S erían mediados de los ochenta cuando cumplí dieciocho años. Poco antes había sido el mundial 82, el de Naranjito, cuando las calles de Málaga se llenaron de escoceses con falda que vinieron a beber mientras jugaba su selección en La Rosaleda: la imagen de decenas de ellos invadiendo los bares de toda la vida de calle Mármoles y aledañas, es imborrable. Recuerdo con especial cariño a uno que insistía en llenar el cauce seco del Guadalmedina con güisqui, ante la desesperación simpática de sus compatriotas. Entonces la ciudad se abría al turismo y estas estampas eran sorprendentes: encontrarse un guiri lejos del centro -aún en la misma calle Larios- era inaudito. Estaba Málaga a punto de perder ese ambiente de película neorrealista italiana, de tardes fáciles y familias sentadas a la vera de sus casas. No lo sabíamos, pero éramos la última generación que iba a jugar en la calle a las canicas, a las chapas o al fútbol, deporte por cierto que a los malaguistas nos dio en el 83 una alegría inmensa, al vencer el Málaga de Antonio Benítez y Fernando, Popo, Brescia, Regenhart, Urdaci, Martín, Recio, Canillas, Juan Carlos, Toto y José, Azuaga y Mané al Atlético de Madrid por cinco a uno y al Real Madrid por seis a dos.
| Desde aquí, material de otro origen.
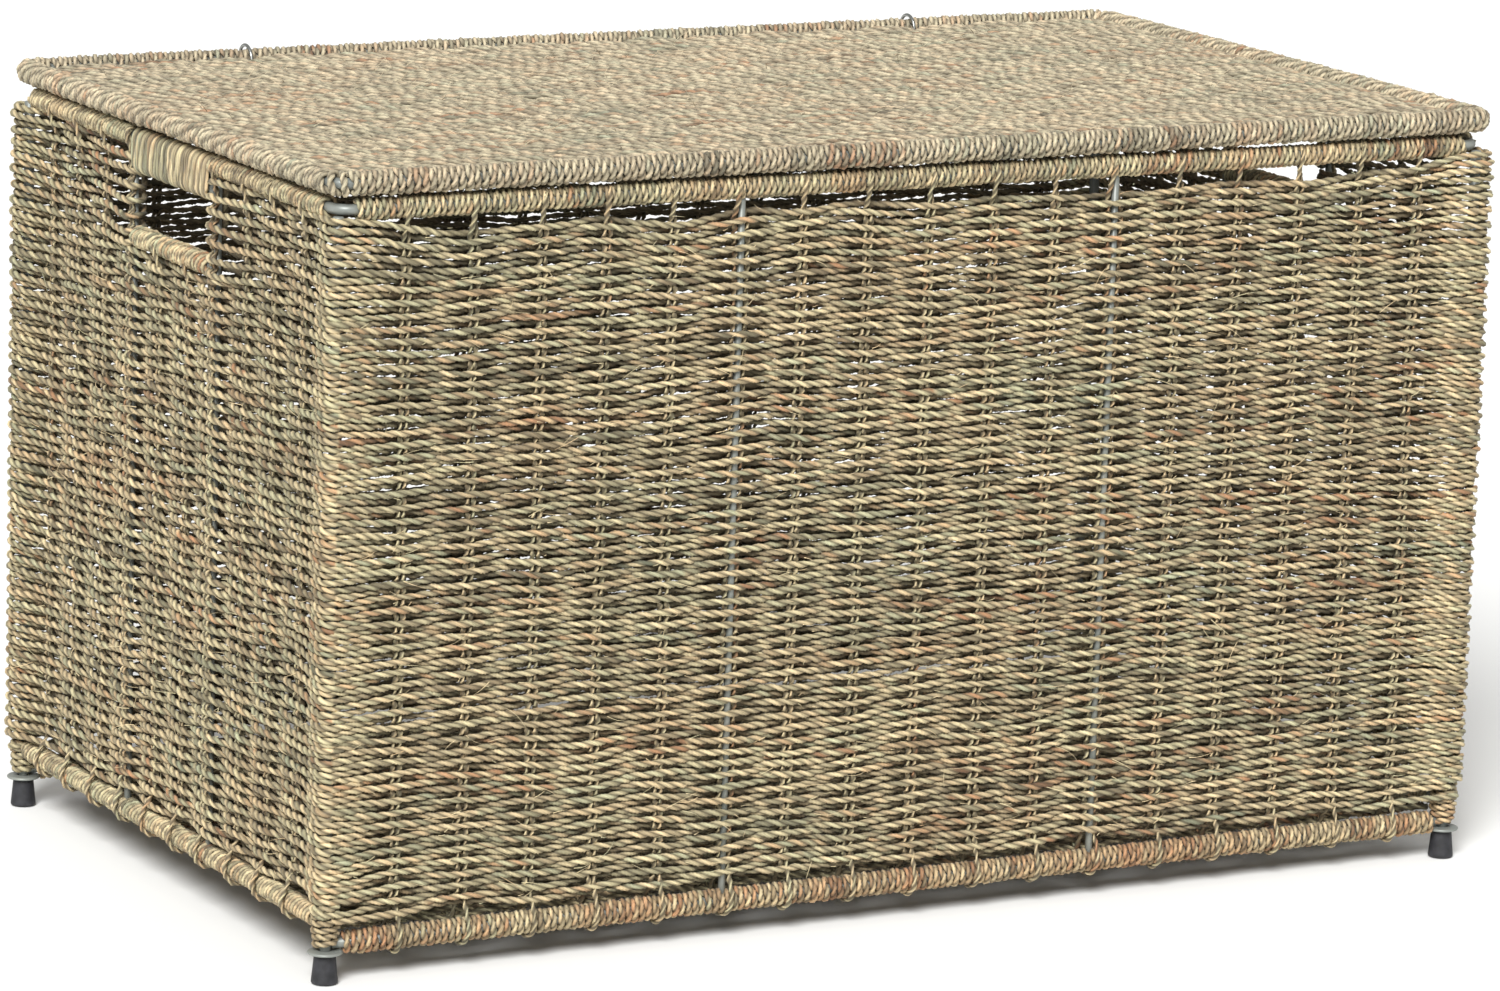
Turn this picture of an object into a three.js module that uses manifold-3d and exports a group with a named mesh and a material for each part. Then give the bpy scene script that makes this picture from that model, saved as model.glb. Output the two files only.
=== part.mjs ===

Pedregalejo era por entonces la zona de bares nocturnos. Circuito 3, Beat Verdi, Nueva Pulsación, El Galeón, eran cuatro de los quince o veinte locales que se arremolinaban en unos trescientos metros y donde se podían escuchar los Simple Minds, Azul y Negro, The Jam o Radio Futura. Por extraño que parezca ninguno de los locales daba a la playa, todos les daban la espalda, y ese detalle no nos importaba en exceso, porque el sol podía salir y ponerse y cuando acabara nuestra breve luz, dormiríamos una noche eterna. Queríamos mil besos, después cien, luego otros mil, luego otros cien, después hasta dos mil, después otra vez cien, hasta perder la cuenta; lo demás no contaba.

No era habitual, si exceptuamos algunos casos envidiados, poder volver a casa cuando uno quisiera; las noches eran más cortas y quizá por ello, más intensas. Eso sí, había una que, por encima de todas, sobresalía en ese aspecto: Nochevieja. Se esperaba con ansia y se fantaseaba con las múltiples oportunidades que podía ofrecer. En un principio, eran fiestas improvisadas en las casas de veraneo de algún amigo, luego se impuso acudir a locales que, por un precio fijo, ofertaban barra libre hasta el amanecer. Nos sentíamos vampiros. Era el paraíso. Sólo restaba pedirle una corbata a tu padre, ponerte al menos una vez un traje de chaqueta y lanzarte a beberte las primeras horas del año, con la mente puesta en posibles -y muchas veces improbables- conquistas y... en el año dos mil. La fascinación que ejercía ese año en mi generación era brutal. Lo veías lejano, definitivo; casado, con hijos y un trabajo para toda la vida. Las uvas se te atragantaban al pensar en él. Con el devenir de la década de los noventa, el año asombroso adquirió un rostro terrible: era el efecto dos mil, donde el uno de enero iba a terminarse la civilización, ya que todos los ordenadores se iban a poner a cero y la información se perdería sin remedio, y eso que aún quedaba lejos el big data. Después no pasó nada: los ordenadores funcionaron como siempre y yo seguí sin casarme ni tener hijos.

Tempus edax rerum, el tiempo devora todas las cosas, dejó escrito Ovidio. Ante esa tiranía, frente a los años que se escapan de las manos como granos de arena, siempre nos quedará el recuerdo, la añoranza. Volver la vista atrás es un ejercicio sanísimo que reconforta, nos hace más humanos y menos mecánicos, porque el presente tiene la manía de ser urgente y el futuro nos vuelve inquietos. Decía Marcel Proust, el exquisito escritor francés, que a veces estamos demasiado dispuestos a creer que el presente es el único estado posible de las cosas. Y contar nocheviejas, besarnos otra vez en el portal de casa en la despedida, volver a jugar en cuclillas a las canicas es lo que en definitiva nos hace siquiera un poco más libres. Que ya es mucho.